-- Start of ENTRIES --
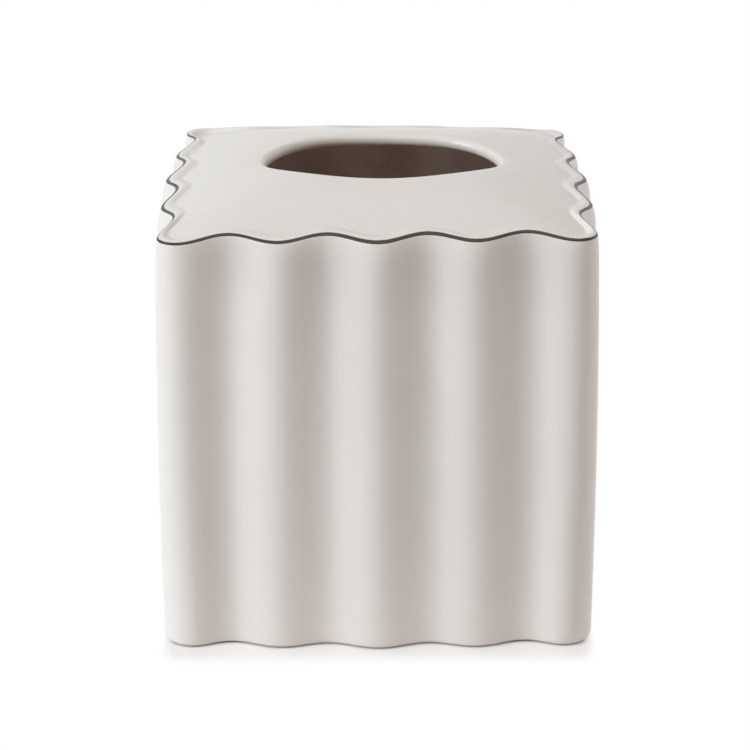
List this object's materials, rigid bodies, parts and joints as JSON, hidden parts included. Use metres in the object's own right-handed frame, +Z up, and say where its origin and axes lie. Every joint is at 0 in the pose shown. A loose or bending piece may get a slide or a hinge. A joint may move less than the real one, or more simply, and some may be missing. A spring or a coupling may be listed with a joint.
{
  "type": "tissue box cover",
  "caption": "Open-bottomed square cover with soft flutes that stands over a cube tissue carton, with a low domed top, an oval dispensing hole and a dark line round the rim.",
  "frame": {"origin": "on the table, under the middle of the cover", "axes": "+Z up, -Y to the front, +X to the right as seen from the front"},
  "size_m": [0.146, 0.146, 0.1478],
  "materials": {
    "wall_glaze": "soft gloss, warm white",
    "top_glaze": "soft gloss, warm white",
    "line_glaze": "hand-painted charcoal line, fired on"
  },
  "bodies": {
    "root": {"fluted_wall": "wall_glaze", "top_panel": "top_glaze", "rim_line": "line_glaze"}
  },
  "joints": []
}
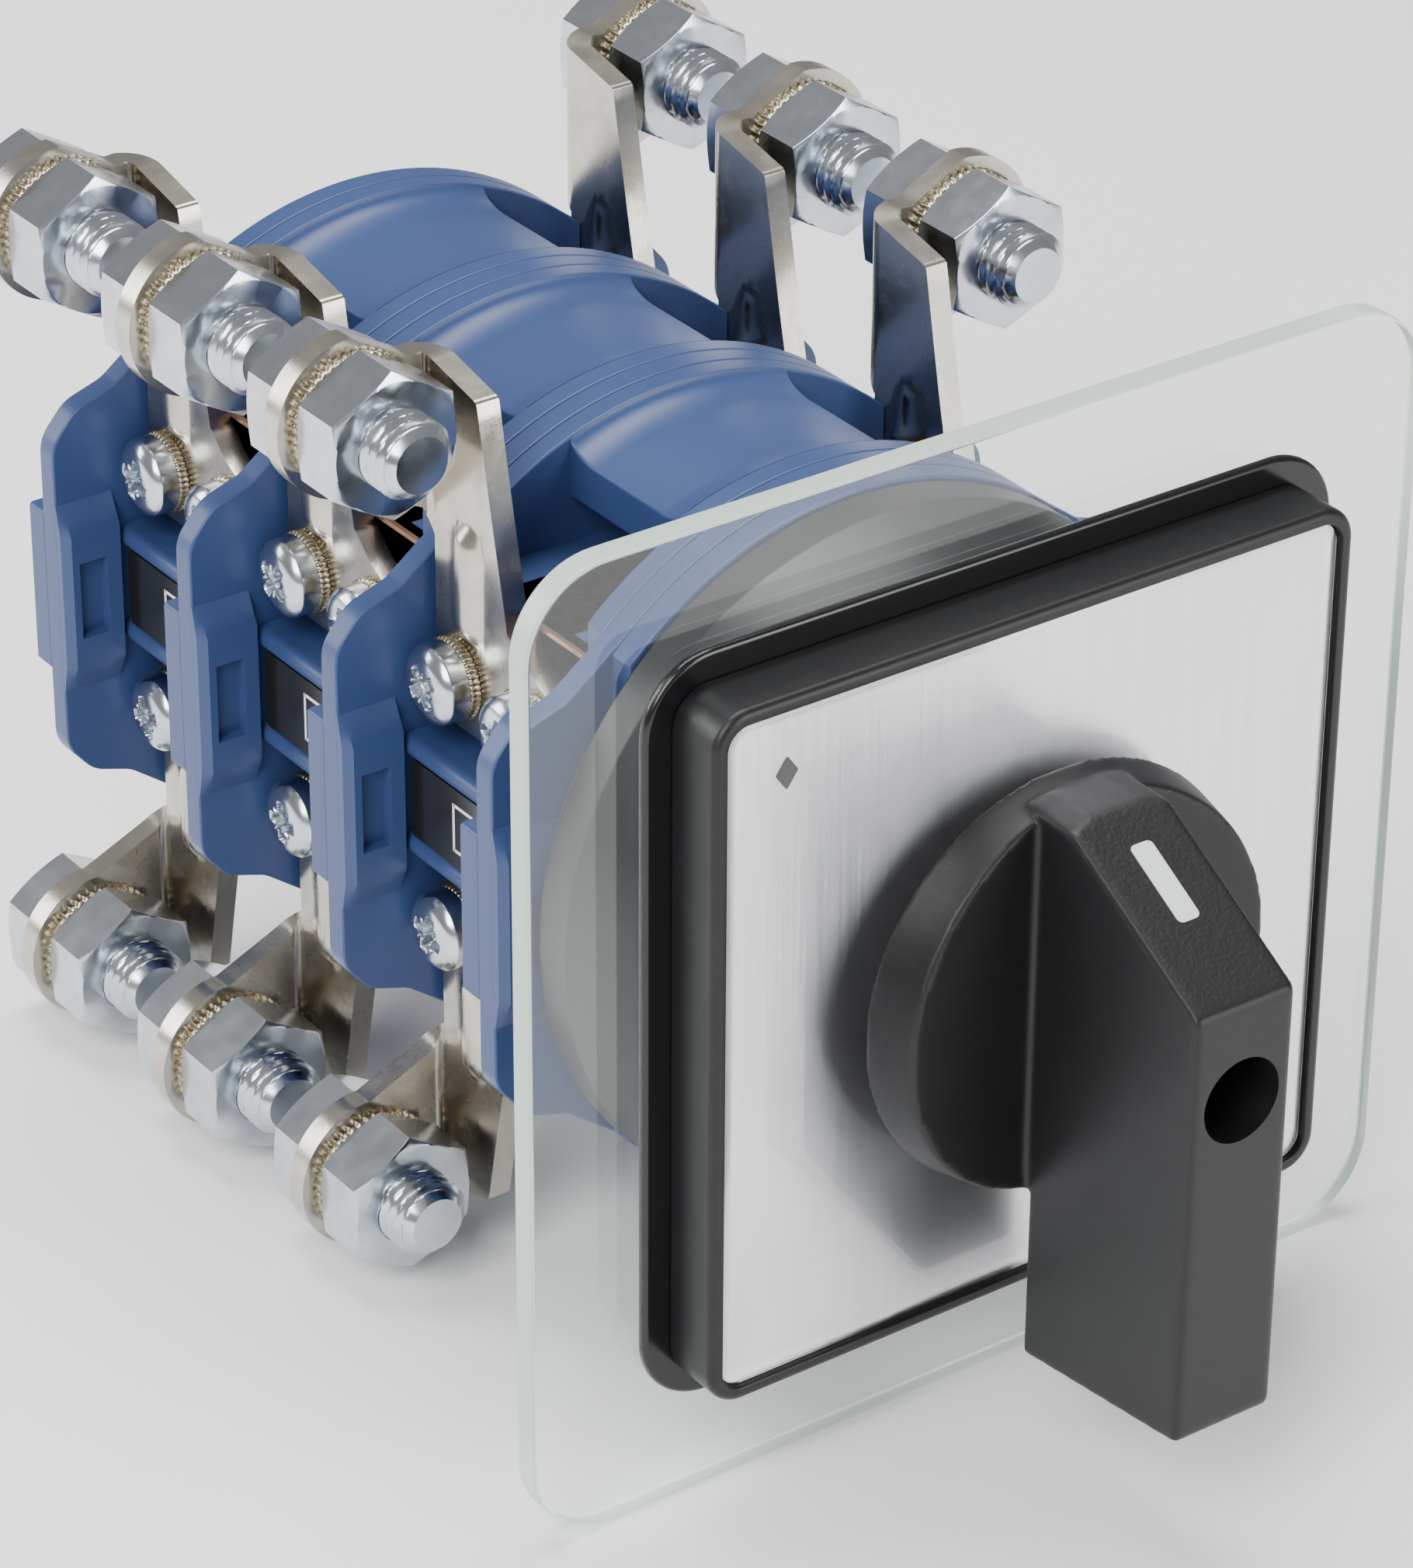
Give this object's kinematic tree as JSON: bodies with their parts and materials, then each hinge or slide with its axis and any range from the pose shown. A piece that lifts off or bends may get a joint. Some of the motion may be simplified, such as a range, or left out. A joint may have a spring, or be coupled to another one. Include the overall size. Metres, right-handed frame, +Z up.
-- End of ENTRIES --
● BRIEF
Extract every record. Keep wording exact.

● SOLUTION
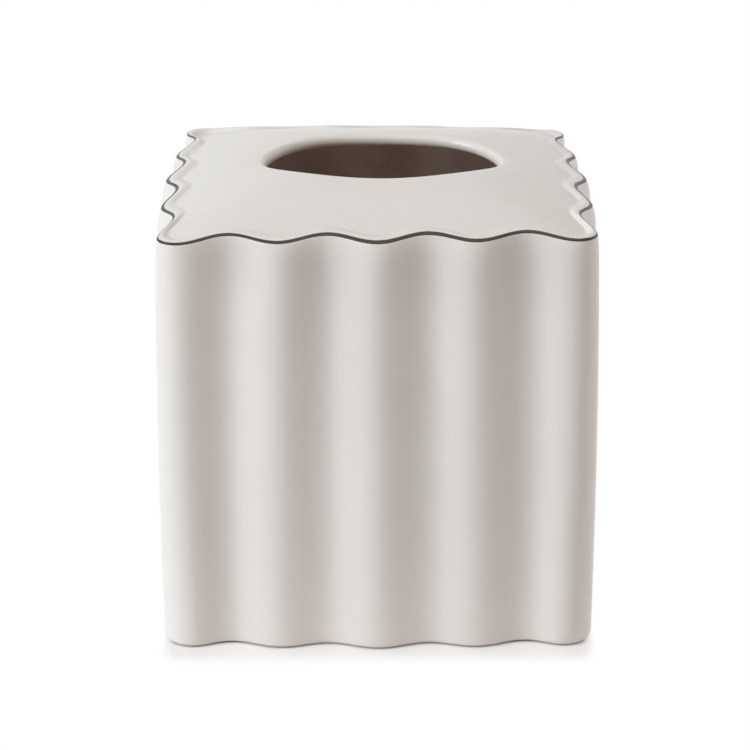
List this object's materials, rigid bodies, parts and joints as JSON, hidden parts included. Use metres in the object's own right-handed frame, +Z up, and say where its origin and axes lie. Every joint is at 0 in the pose shown. A loose or bending piece may get a slide or a hinge. A joint may move less than the real one, or more simply, and some may be missing. A spring or a coupling may be listed with a joint.
{
  "type": "tissue box cover",
  "caption": "Open-bottomed square cover with soft flutes that stands over a cube tissue carton, with a low domed top, an oval dispensing hole and a dark line round the rim.",
  "frame": {"origin": "on the table, under the middle of the cover", "axes": "+Z up, -Y to the front, +X to the right as seen from the front"},
  "size_m": [0.146, 0.146, 0.1478],
  "materials": {
    "wall_glaze": "soft gloss, warm white",
    "top_glaze": "soft gloss, warm white",
    "line_glaze": "hand-painted charcoal line, fired on"
  },
  "bodies": {
    "root": {"fluted_wall": "wall_glaze", "top_panel": "top_glaze", "rim_line": "line_glaze"}
  },
  "joints": []
}
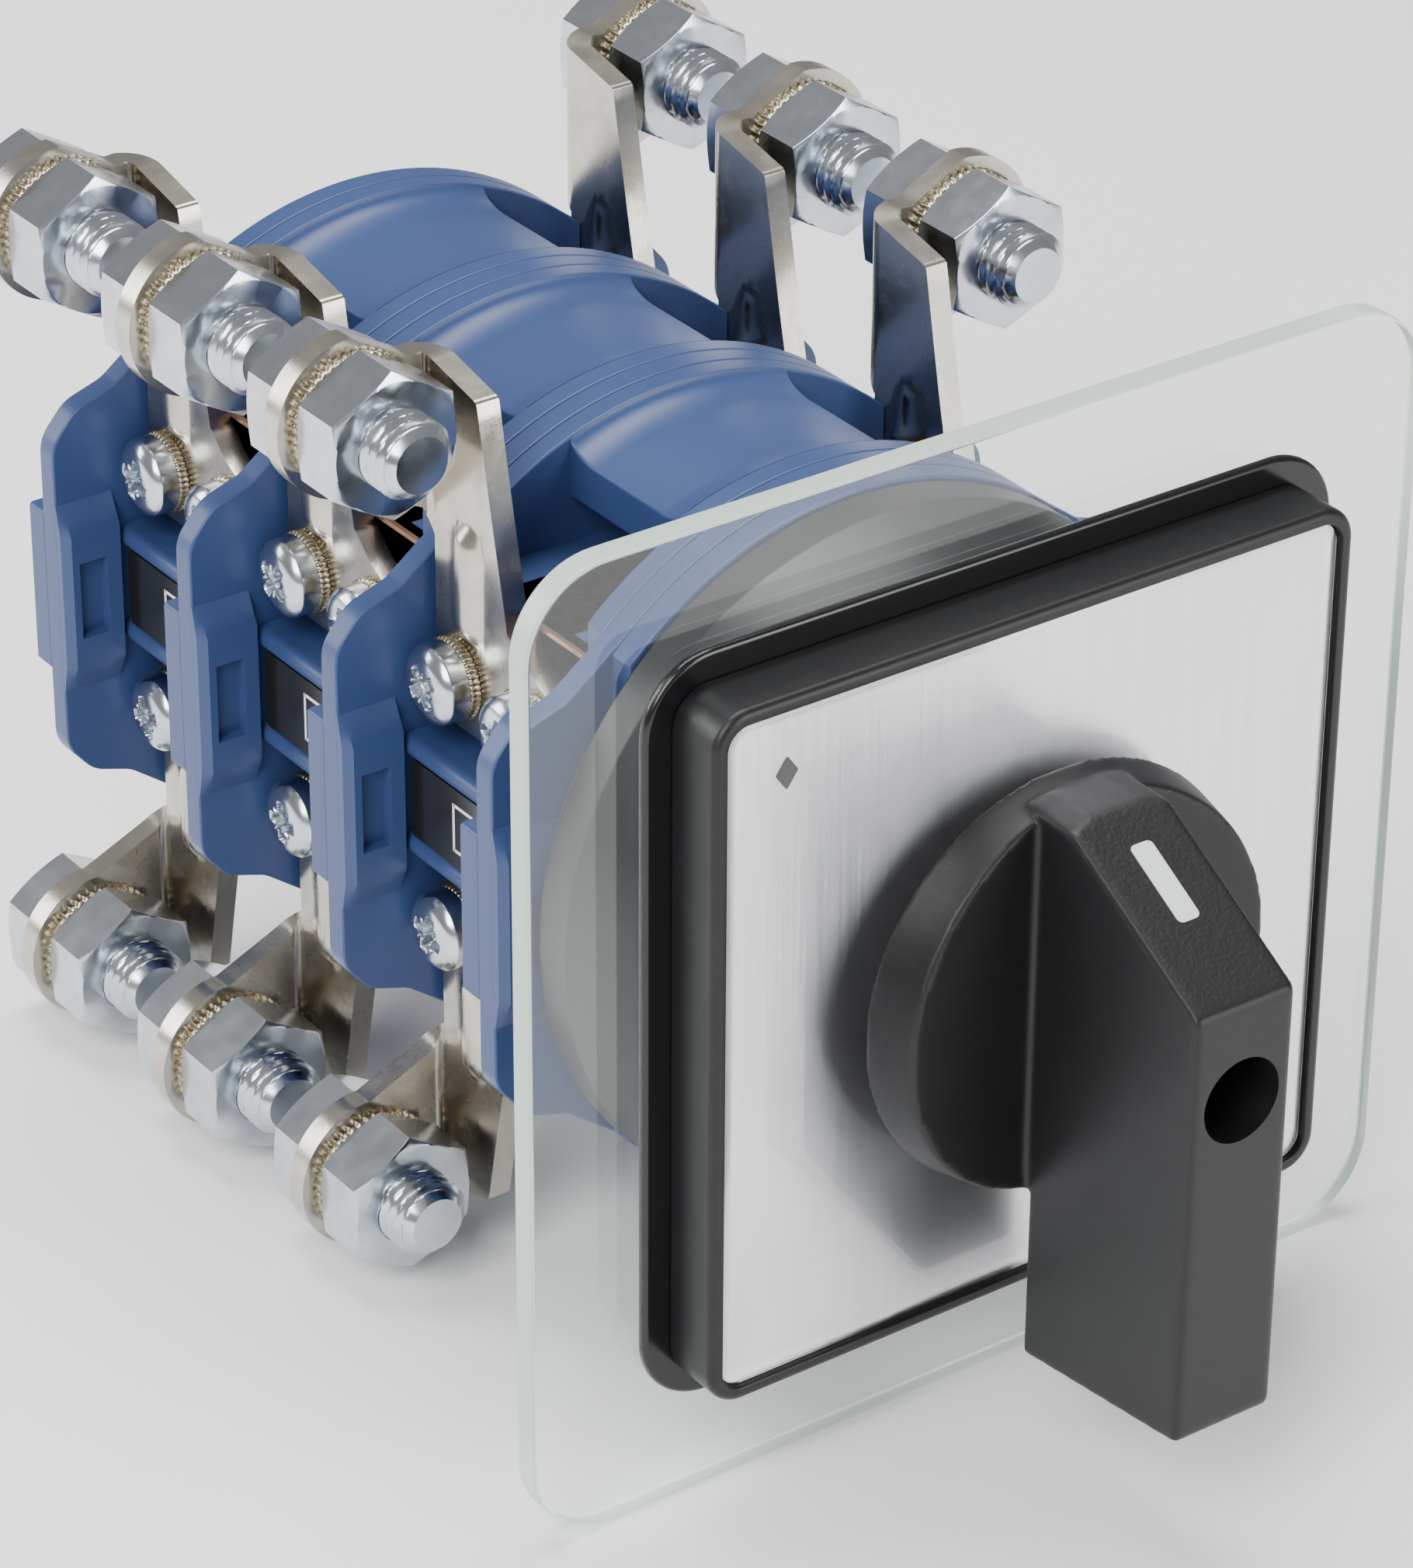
Give this object's kinematic tree as JSON: bodies with their parts and materials, then each hinge or slide with its axis and any range from the pose shown. A piece that lifts off or bends may get a joint. Some of the motion may be simplified, such as a range, or left out. A joint may have a spring, or be coupled to another one. Include the overall size. Metres, right-handed frame, +Z up.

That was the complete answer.